I don't think Bilson & DeMeo were the guys to do that, but Guggenheim's run was off to a promising start (by which I mean, basically, that I liked that one scene of Bart and Tim Drake talking on the telephone). He may have been able to make Bart-as-Flash work, given time.

*sigh* Oh well.

Scipio said...

"It is difficult for fans to get excited about and purchase a book when a creative team can change the whole direction again in three months or less."

This is the most important, and simplest statement about What Is Currently Most Wrong With Comics ever made. We all know this; why doesn't DC? Does Didio have ADD?

Michael Xavier said...

"This is the most important, and simplest statement about What Is Currently Most Wrong With Comics ever made. We all know this; why doesn't DC? Does Didio have ADD?"

Part of the problem is a that a lot of creators only want to jump onto a title for only the one or two arcs that they want to write. Towards the end of the run of JLA we had the infamous "everyone has a great Justice League story" era, resulting in a hodgepodge of creators jumping onto the title to produce some truly forgettable stories -- most of which ended up in JLA Classified anyway. Fact is, I don't think the sales boost of having, say, Jeph Loeb, on a book for 6 issues will eventually outweigh the lack of longterm direction. Editors would probably be better of saying, "come back when you have two years worth of stories," but that isn't going to happen with someone like Loeb or Meltzer or Heinberg.
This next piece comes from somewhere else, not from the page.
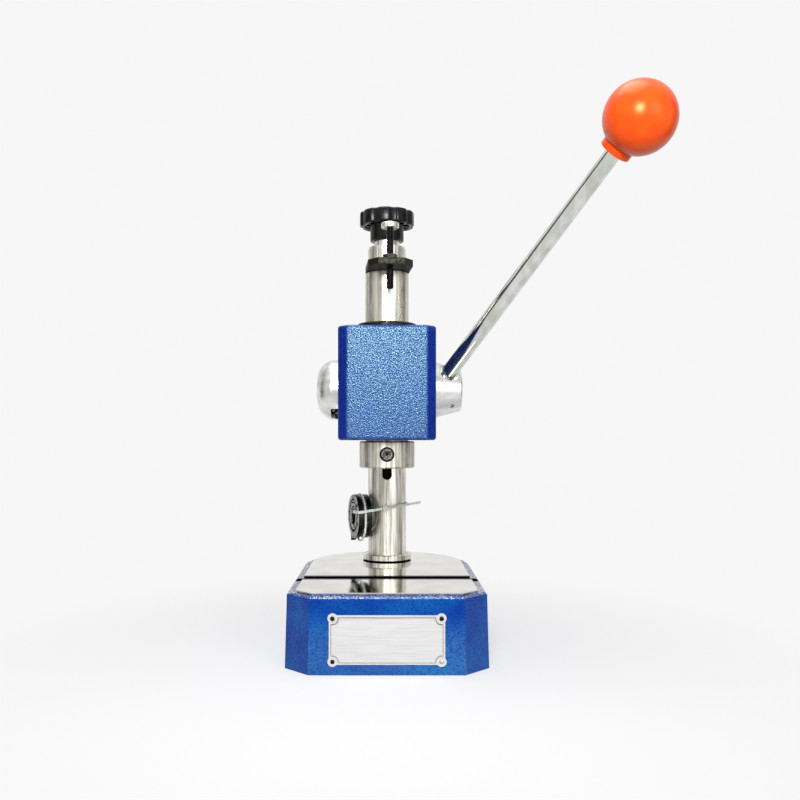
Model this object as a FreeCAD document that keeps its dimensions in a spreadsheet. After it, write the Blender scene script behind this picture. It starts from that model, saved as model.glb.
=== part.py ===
import FreeCAD, Part
import Sketcher
import math
import os

# A small lever hand press. The frame's origin lies on the ram's axis, in the plane of the feet:
# +X to the lever side, -Y to the operator, +Z up. Lengths in mm, angles in degrees.

V = FreeCAD.Vector
doc = FreeCAD.newDocument("lever_hand_press")
sheet = doc.addObject("Spreadsheet::Sheet", "dims")

SIZES = {
    # base casting
    "table_height": 61, "base_width": 158, "base_front": 74, "rear_reach": 92, "base_corner": 20,
    "base_draft": 1.5, "pad_step": 2, "rim_width": 9, "front_rim": 5, "pad_corner": 13,
    "rim_round": 3, "skirt_wall": 9, "cell_height": 36, "rib_width": 8, "rib_lift": 3,
    "die_boss": 36, "column_boss": 54, "neck_width": 14, "neck_depth": 8, "slot_width": 23,
    "slot_height": 9, "die_hole": 16,
    # nameplate
    "plate_width": 87.3, "plate_height": 36.8, "plate_thick": 1, "plate_centre": 26.5,
    "rivet_span": 81.8, "rivet_rise": 32.3, "ear_diameter": 7.5, "rivet_head": 3.2,
    "rivet_shank": 2, "rivet_length": 6, "rivet_crown": 0.9,
    # column
    "column_back": 106, "column_diameter": 36, "column_bore": 24, "column_top": 358,
    "column_foot": 45, "key_slot": 9, "key_slot_bottom": 138, "key_slot_top": 250,
    "flange_diameter": 46, "flange_height": 6.4, "flange_edge": 0.8, "flange_foot": 1,
    "foot_bolt": 16, "foot_bolt_head": 24, "foot_bolt_height": 10, "foot_washer": 30,
    "washer_thick": 3, "foot_bolt_grip": 28,
    # head
    "head_bottom": 176, "head_height": 92, "head_width": 79, "head_front": 36, "head_corner": 7.5,
    "head_shoulder": 58, "rear_boss": 72, "head_round": 2.5, "split_width": 3,
    "clamp_screw": 8, "clamp_back": 28, "clamp_spread": 48, "clamp_length": 30,
    "ring_diameter": 50, "ring_height": 4.5, "ring_edge": 1,
    # ram
    "ram_diameter": 36, "ram_top": 315, "nose_gap": 1, "nose_height": 22, "nose_diameter": 46,
    "nose_edge": 1, "grub_inset": 1,
    "spigot_diameter": 26, "tool_bore": 12, "tool_depth": 25, "tool_screw": 12,
    "tool_screw_drop": 10.6, "stroke": 29.5,
    # rack and pinion
    "tooth_module": 2, "tooth_count": 18, "pitch_line": 14, "backlash": 0.16,
    "pinion_height": 219.5, "pinion_length": 28, "shaft_diameter": 22, "rack_spaces": 10,
    "flange_thick": 1.5, "bush_flange": 32, "spring_arbor": 12, "hub_spigot": 14,
    # stop
    "stop_width": 36, "stop_thick": 5, "stop_front": 43, "stop_nose": 21, "stop_corner": 10,
    "stop_turn": 5, "stop_reach": 28.5, "stop_screw": 6, "stop_screw_top": 350.5, "stop_disc": 14.4,
    "stop_disc_thick": 4.5, "lock_nut_flats": 10, "lock_nut_height": 5, "stop_plate_screw": 8,
    "plate_screw_grip": 16,
    # lever
    "hub_outer": 64.3, "hub_large": 48.6, "hub_small": 36.4, "lever_lean": 44.5,
    "lever_splay": 27.6, "lever_root": 42.7, "lever_length": 275.6, "lever_diameter": 13.6,
    "lever_tip": 11.8, "lever_start": 14, "lever_spot": 18.4, "spot_depth": 3,
    "ball_diameter": 50, "ball_neck": 23, "ball_neck_reach": 27, "ball_socket": 16,
    "hub_pin": 4, "pin_inset": 8.5,
    # spring cap and spiral springs
    "cap_diameter": 51.6, "cap_neck": 8.5, "cap_face": 25.4, "cap_dome": 17.2, "cap_length": 20.7,
    "cap_wall": 5, "notch_width": 14, "notch_depth": 8, "lock_screw": 5, "lock_screw_lead": 12,
    "spring_inset": 3, "strip_width": 5, "strip_thick": 1, "coil_diameter": 42.4,
    "coil_turns": 5, "coil_pitch": 2.6,
    # spare springs and cable tie
    "coil_turn": 17, "coil_gap": 3.4, "coil_height": 42.5, "tie_width": 2.5, "tie_thick": 1.2,
    "tie_tilt": 8, "tie_tail": 34, "tie_slack": 0.6, "tie_rise": 8.5, "tie_head": 5,
    "tie_head_thick": 4, "tie_head_run": 8, "loop_drop": 3, "loop_play": 1.8,
    # star knob and elevating screw
    "knob_diameter": 52, "knob_rim": 14, "knob_hub": 32, "knob_stem": 14, "knob_lobes": 9,
    "scallop": 6, "scallop_depth": 1.9, "knob_set": 14, "knob_round": 1.5, "knob_screw": 5,
    "knob_screw_rise": 4.5, "screw_diameter": 14, "plug_flange": 1.5, "plug_diameter": 34.8,
    "plug_spigot": 8, "thrust_diameter": 24.4, "thrust_height": 6, "collar_diameter": 20,
    "collar_height": 7, "screw_bottom": 130,
    "key_height": 190, "key_thick": 12, "key_reach": 25, "nut_height": 26,
    # fits: same-body seats, sliding fits, and room between bodies that only pass each other
    "seat": 0.05, "slide_fit": 0.05, "air": 0.3,
}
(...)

Thankfully I feel this trend is mostly reversing for DC -- witness Dini and Morrison on the Batman titles, and now Johns and Robinson on the Superman titles. Johns is well-known for sticking on his titles, just as Bendis is on the other side of town. Still, a recent (and relevant) example is Waid's cup of coffee run on Flash. He was pretty open about the fact that he wasn't going to be on those titles very long, and look how that turned out.

Anonymous said...

It seems that having kids and achieving domestic tranquility should be the end to the Wally West story, setting him up for an "I didn't want to come out of retirement, but you made me" death.